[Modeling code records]
● ● ● ●
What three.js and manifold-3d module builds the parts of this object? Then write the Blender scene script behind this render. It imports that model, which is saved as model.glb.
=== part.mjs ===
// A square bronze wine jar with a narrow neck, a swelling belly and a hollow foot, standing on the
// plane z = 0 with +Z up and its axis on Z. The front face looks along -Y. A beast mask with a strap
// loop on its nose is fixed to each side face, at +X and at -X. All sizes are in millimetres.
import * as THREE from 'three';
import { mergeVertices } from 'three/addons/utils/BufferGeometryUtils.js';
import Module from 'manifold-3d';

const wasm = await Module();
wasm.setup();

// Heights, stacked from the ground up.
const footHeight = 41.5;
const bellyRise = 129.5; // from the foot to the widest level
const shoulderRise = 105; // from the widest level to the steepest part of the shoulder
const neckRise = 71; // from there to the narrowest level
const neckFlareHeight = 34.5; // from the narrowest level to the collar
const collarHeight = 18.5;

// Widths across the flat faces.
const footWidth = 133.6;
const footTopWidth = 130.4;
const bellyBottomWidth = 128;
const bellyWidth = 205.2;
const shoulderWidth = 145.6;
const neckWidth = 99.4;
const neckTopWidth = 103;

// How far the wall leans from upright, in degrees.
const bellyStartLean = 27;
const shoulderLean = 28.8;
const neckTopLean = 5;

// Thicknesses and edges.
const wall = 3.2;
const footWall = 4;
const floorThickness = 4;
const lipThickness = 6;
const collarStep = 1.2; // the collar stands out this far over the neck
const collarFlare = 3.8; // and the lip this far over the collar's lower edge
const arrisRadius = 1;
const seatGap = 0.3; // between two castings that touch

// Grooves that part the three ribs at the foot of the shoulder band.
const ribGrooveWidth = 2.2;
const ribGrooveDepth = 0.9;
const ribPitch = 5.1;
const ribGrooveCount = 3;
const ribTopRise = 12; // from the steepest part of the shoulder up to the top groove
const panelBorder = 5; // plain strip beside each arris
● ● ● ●
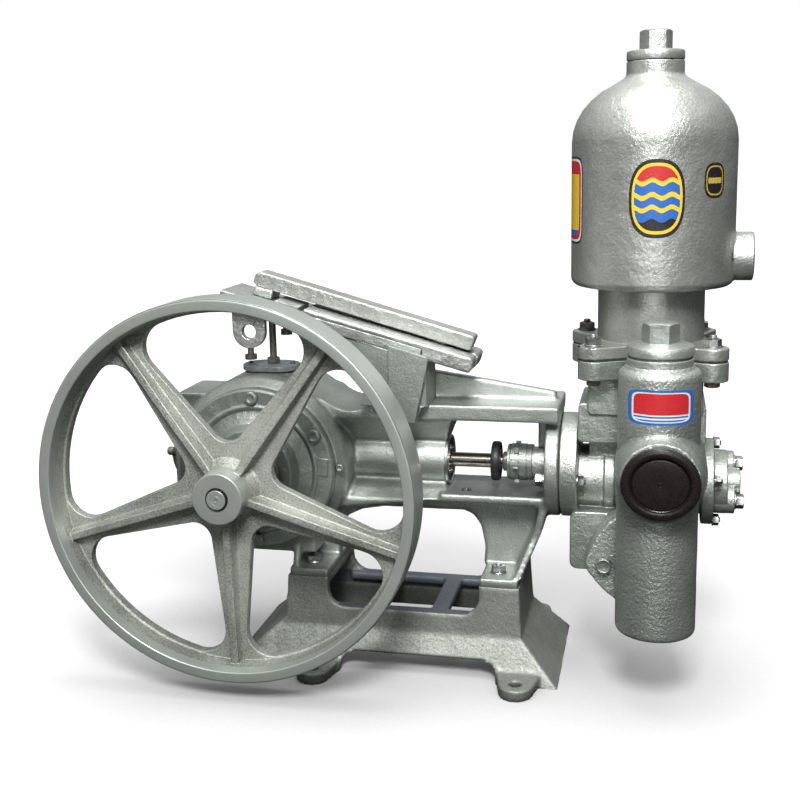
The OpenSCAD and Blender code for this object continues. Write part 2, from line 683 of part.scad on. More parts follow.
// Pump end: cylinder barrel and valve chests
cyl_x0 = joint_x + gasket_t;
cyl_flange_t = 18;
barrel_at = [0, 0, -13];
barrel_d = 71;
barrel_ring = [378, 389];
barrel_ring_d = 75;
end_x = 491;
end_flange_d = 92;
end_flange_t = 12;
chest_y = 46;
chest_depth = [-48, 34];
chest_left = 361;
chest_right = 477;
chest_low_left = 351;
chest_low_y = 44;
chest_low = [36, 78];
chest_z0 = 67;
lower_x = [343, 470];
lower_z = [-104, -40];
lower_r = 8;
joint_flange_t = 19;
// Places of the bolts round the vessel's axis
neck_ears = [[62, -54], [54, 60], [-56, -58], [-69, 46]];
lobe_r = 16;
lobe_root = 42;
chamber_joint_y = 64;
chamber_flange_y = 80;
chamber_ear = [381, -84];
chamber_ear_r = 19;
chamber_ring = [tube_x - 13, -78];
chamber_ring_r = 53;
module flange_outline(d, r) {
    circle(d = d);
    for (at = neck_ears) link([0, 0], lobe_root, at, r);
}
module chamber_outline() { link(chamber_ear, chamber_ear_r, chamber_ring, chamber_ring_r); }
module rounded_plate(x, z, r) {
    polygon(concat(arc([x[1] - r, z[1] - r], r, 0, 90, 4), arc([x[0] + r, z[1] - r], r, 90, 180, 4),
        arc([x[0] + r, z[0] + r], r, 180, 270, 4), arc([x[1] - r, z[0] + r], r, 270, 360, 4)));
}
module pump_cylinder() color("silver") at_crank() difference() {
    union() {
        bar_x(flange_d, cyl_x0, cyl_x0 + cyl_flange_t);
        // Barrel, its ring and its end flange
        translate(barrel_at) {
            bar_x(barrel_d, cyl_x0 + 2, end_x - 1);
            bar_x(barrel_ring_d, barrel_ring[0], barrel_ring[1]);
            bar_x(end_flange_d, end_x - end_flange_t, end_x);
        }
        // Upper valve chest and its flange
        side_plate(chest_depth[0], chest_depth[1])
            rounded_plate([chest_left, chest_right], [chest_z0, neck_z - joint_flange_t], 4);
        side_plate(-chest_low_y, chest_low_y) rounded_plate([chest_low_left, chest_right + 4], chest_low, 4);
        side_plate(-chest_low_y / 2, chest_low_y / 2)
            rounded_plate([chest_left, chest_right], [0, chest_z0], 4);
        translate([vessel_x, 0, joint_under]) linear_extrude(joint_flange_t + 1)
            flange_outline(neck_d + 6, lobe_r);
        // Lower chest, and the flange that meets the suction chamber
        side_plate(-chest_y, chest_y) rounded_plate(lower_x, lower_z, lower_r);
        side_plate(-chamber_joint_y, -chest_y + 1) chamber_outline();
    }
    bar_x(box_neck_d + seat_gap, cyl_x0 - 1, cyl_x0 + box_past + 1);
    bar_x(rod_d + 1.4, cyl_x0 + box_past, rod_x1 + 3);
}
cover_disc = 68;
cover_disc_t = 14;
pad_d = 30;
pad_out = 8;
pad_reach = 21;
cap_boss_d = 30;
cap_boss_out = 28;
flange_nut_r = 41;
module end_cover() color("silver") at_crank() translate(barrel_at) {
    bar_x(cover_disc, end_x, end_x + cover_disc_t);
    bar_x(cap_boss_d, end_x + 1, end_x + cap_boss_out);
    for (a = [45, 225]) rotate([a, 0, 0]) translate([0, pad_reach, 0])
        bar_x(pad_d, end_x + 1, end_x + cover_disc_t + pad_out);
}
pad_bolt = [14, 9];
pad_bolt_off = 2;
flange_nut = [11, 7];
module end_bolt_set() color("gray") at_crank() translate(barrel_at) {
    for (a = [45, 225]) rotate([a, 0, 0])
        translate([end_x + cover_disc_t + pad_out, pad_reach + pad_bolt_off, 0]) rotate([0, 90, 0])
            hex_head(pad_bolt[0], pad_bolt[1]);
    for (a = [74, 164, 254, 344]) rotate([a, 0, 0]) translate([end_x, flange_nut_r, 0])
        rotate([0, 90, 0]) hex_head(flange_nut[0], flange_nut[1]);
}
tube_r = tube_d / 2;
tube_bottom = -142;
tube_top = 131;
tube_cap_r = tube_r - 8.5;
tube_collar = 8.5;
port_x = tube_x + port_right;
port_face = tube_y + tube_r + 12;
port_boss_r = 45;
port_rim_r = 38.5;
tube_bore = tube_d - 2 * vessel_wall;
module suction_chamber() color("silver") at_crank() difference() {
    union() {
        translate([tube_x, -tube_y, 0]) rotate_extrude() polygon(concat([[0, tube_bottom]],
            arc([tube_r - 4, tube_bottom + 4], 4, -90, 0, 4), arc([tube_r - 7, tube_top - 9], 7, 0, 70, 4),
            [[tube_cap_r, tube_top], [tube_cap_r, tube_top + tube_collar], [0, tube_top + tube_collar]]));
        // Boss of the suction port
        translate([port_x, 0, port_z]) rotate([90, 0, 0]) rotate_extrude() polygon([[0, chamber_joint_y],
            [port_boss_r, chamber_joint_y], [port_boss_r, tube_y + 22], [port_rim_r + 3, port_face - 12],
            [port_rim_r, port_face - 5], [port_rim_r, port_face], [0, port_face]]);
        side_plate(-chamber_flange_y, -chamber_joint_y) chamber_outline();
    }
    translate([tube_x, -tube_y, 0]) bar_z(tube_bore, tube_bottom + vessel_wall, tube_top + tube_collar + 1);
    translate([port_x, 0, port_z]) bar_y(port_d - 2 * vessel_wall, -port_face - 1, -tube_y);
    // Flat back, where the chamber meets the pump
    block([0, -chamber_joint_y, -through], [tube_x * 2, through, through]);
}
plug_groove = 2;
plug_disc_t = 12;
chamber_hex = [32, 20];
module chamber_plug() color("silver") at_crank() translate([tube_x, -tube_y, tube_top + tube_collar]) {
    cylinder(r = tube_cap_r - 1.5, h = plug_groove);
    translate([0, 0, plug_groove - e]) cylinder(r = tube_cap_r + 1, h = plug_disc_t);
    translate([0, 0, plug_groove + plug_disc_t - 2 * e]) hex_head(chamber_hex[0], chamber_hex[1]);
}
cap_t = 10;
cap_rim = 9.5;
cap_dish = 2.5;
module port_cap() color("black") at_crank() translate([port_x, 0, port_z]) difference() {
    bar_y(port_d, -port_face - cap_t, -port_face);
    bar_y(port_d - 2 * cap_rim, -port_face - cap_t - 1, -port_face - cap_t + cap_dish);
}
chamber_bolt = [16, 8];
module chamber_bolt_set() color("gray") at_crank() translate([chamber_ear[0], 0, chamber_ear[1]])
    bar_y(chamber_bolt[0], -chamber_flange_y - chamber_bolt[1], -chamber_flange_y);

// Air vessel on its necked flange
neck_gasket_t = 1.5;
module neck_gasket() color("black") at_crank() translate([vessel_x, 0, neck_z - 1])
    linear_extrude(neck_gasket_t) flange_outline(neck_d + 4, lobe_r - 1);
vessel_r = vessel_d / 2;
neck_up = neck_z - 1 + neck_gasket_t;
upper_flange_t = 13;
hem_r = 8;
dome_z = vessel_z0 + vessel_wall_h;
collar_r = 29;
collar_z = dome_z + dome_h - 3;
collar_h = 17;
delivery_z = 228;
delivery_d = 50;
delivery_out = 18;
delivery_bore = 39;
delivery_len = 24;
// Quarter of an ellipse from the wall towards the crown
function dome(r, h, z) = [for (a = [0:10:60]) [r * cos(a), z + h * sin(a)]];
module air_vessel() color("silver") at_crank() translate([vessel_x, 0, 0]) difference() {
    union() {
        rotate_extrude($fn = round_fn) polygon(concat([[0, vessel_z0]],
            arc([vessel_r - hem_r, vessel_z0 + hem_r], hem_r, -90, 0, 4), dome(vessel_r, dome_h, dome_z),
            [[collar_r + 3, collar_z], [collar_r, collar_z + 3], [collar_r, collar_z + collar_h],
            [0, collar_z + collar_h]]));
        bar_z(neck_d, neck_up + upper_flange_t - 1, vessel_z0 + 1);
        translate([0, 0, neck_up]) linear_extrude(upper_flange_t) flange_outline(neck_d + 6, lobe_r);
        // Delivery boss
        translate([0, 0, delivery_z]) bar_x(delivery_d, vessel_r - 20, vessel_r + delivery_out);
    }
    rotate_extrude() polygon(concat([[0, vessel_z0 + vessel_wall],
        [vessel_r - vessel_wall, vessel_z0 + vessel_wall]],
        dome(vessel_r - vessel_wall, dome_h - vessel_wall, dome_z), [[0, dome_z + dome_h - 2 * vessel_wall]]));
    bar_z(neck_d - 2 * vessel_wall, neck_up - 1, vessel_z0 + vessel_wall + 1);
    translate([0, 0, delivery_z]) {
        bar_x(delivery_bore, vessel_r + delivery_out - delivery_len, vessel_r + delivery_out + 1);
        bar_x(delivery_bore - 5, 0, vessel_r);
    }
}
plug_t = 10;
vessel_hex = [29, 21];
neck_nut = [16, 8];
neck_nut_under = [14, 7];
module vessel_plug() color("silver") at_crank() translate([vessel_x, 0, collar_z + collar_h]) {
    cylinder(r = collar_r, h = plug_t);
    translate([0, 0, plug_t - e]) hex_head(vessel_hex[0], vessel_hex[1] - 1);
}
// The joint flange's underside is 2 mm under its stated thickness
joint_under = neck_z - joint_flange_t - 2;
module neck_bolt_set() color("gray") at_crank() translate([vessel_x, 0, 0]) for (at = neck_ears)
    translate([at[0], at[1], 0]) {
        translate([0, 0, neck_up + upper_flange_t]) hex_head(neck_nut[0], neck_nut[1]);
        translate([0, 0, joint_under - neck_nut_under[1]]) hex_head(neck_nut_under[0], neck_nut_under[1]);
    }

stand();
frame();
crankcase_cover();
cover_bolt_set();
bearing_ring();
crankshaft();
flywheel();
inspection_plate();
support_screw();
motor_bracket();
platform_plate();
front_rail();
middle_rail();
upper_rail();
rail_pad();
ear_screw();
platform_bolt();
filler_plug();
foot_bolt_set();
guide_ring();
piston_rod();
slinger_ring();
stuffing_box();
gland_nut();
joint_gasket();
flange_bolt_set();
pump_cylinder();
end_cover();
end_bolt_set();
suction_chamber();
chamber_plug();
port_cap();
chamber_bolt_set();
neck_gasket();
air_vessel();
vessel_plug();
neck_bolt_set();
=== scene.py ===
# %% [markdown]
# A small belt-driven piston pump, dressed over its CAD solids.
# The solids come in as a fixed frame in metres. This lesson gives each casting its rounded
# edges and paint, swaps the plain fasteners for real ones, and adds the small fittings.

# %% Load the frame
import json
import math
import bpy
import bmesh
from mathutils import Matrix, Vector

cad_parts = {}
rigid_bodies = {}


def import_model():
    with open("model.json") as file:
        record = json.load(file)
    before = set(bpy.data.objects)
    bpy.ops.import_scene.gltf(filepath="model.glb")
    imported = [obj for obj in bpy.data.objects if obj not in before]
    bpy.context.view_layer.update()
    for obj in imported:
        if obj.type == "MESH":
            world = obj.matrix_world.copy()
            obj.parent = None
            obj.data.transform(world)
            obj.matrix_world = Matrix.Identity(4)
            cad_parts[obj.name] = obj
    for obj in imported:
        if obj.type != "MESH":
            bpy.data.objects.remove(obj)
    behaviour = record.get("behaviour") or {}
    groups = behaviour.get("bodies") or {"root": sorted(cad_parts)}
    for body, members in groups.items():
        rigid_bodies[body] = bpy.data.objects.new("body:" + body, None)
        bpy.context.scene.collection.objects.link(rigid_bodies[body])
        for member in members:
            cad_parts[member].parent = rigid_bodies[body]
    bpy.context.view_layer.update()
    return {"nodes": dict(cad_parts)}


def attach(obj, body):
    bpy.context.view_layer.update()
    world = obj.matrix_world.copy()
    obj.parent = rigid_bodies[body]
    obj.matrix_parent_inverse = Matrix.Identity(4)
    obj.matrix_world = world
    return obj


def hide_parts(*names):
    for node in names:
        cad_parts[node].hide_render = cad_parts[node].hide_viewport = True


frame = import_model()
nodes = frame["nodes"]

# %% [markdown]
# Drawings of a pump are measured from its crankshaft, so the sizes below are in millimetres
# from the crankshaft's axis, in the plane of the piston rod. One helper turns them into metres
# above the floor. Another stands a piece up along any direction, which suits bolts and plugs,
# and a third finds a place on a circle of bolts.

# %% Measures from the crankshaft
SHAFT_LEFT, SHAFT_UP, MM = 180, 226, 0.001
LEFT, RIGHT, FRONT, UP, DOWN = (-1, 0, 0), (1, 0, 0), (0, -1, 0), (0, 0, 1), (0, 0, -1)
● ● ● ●
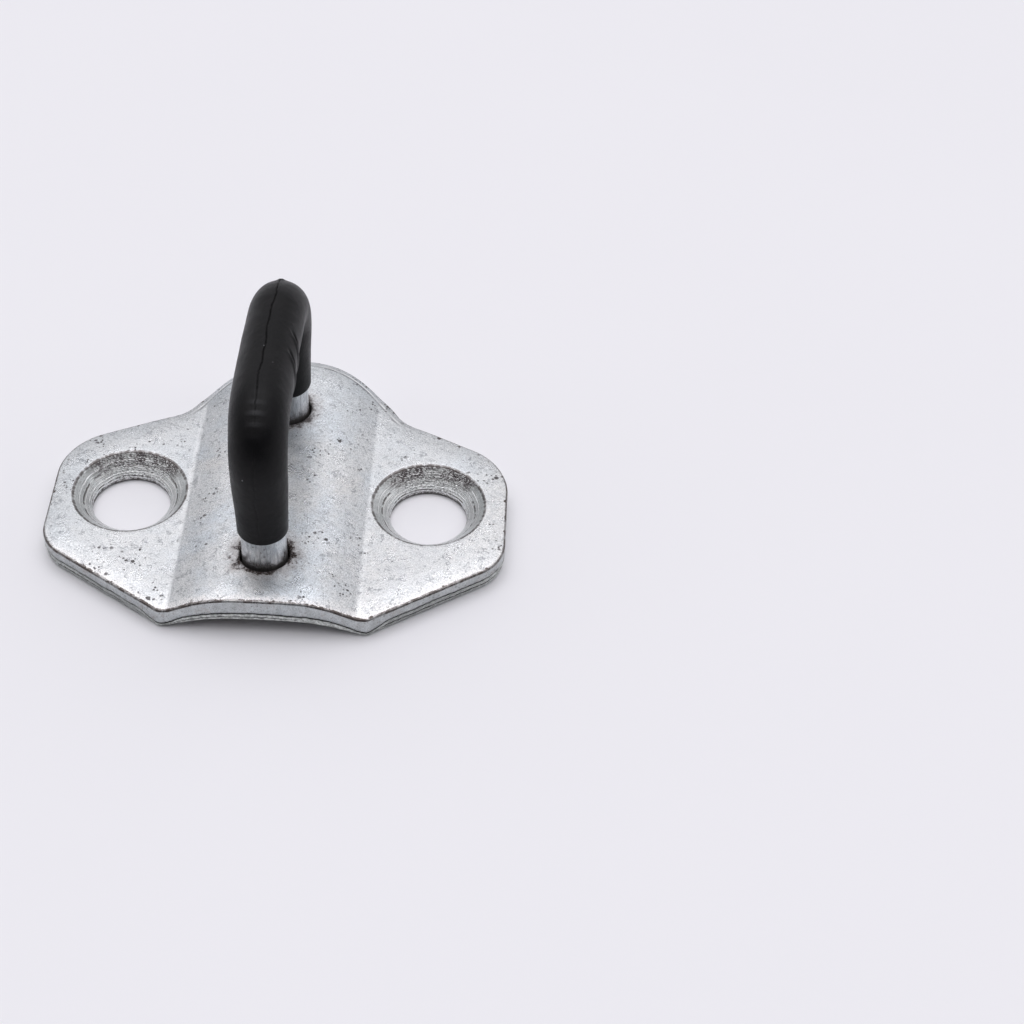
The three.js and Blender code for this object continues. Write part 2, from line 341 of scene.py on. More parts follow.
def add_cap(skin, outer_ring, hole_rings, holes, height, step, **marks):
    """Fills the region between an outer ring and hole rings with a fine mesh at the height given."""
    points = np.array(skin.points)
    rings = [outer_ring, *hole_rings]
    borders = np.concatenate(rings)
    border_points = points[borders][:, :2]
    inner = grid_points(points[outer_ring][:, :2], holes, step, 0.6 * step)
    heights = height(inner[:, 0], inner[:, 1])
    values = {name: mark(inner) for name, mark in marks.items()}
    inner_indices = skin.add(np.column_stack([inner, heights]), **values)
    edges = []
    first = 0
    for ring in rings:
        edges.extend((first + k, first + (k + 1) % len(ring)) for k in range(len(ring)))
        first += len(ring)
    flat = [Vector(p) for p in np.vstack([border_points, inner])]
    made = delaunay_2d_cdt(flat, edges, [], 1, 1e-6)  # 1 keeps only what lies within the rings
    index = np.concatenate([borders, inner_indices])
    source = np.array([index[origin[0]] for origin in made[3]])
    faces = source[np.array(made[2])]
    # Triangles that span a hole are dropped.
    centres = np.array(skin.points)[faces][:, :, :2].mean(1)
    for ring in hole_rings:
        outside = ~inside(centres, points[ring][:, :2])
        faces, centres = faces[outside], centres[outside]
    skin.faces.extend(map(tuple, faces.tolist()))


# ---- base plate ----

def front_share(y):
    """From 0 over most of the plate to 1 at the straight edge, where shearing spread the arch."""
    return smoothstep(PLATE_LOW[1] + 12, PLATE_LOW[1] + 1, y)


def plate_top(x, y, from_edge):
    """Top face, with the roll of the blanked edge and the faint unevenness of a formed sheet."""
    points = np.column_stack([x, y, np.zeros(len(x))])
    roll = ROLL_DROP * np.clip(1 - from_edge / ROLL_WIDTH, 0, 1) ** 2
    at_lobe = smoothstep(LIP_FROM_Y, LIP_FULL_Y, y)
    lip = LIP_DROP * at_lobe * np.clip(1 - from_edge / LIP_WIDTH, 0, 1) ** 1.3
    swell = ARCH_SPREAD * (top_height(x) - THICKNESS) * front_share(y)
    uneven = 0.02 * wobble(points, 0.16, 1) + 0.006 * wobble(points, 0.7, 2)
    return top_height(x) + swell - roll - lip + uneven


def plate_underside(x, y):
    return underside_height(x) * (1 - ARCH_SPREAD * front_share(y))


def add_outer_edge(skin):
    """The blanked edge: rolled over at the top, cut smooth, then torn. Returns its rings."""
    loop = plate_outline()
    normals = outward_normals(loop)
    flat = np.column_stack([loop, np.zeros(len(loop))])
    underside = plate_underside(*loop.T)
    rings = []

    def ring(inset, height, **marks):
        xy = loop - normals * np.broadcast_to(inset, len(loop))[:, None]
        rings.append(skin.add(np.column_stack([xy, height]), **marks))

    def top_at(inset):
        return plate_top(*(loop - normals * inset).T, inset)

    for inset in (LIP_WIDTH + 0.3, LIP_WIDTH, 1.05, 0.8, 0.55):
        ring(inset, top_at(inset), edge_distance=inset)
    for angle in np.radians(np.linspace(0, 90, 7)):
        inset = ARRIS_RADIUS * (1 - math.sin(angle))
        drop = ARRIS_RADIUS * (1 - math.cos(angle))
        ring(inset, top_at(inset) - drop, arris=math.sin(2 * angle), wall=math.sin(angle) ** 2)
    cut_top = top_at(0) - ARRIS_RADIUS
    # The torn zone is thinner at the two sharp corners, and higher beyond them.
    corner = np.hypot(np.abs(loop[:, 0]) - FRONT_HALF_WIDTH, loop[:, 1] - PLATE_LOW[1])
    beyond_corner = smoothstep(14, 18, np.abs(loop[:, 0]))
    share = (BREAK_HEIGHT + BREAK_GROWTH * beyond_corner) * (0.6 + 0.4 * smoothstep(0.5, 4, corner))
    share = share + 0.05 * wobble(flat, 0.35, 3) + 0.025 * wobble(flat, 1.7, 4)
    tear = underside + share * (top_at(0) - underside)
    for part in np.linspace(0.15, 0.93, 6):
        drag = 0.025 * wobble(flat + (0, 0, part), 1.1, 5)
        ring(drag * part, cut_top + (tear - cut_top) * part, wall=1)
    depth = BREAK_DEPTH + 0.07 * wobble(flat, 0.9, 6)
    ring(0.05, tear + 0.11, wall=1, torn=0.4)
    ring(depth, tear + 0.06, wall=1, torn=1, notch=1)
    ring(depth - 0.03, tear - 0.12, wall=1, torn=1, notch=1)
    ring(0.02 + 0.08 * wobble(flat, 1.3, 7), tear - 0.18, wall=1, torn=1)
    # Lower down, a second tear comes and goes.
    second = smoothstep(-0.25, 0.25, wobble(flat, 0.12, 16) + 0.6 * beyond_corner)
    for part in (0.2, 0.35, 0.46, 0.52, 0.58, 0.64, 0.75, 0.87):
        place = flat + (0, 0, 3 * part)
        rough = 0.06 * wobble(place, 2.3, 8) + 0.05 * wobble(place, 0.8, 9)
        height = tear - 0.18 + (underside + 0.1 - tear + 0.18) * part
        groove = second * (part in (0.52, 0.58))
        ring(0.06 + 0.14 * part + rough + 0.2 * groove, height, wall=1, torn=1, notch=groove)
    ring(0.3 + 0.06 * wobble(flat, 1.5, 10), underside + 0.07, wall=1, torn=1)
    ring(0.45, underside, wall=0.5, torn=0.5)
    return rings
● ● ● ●
▶ _CHALLENGE_:
Transcribe the lines beginning at the one that contains "flange_bolt_set();" and ending at the one that contains "for node in", with nothing added or left out.

▶ _WRITTEN SOLUTION_:
flange_bolt_set();
pump_cylinder();
end_cover();
end_bolt_set();
suction_chamber();
chamber_plug();
port_cap();
chamber_bolt_set();
neck_gasket();
air_vessel();
vessel_plug();
neck_bolt_set();
=== scene.py ===
# %% [markdown]
# A small belt-driven piston pump, dressed over its CAD solids.
# The solids come in as a fixed frame in metres. This lesson gives each casting its rounded
# edges and paint, swaps the plain fasteners for real ones, and adds the small fittings.

# %% Load the frame
import json
import math
import bpy
import bmesh
from mathutils import Matrix, Vector

cad_parts = {}
rigid_bodies = {}


def import_model():
    with open("model.json") as file:
        record = json.load(file)
    before = set(bpy.data.objects)
    bpy.ops.import_scene.gltf(filepath="model.glb")
    imported = [obj for obj in bpy.data.objects if obj not in before]
    bpy.context.view_layer.update()
    for obj in imported:
        if obj.type == "MESH":
            world = obj.matrix_world.copy()
            obj.parent = None
            obj.data.transform(world)
            obj.matrix_world = Matrix.Identity(4)
            cad_parts[obj.name] = obj
    for obj in imported:
        if obj.type != "MESH":
            bpy.data.objects.remove(obj)
    behaviour = record.get("behaviour") or {}
    groups = behaviour.get("bodies") or {"root": sorted(cad_parts)}
    for body, members in groups.items():
        rigid_bodies[body] = bpy.data.objects.new("body:" + body, None)
        bpy.context.scene.collection.objects.link(rigid_bodies[body])
        for member in members:
            cad_parts[member].parent = rigid_bodies[body]
    bpy.context.view_layer.update()
    return {"nodes": dict(cad_parts)}


def attach(obj, body):
    bpy.context.view_layer.update()
    world = obj.matrix_world.copy()
    obj.parent = rigid_bodies[body]
    obj.matrix_parent_inverse = Matrix.Identity(4)
    obj.matrix_world = world
    return obj


def hide_parts(*names):
    for node in names:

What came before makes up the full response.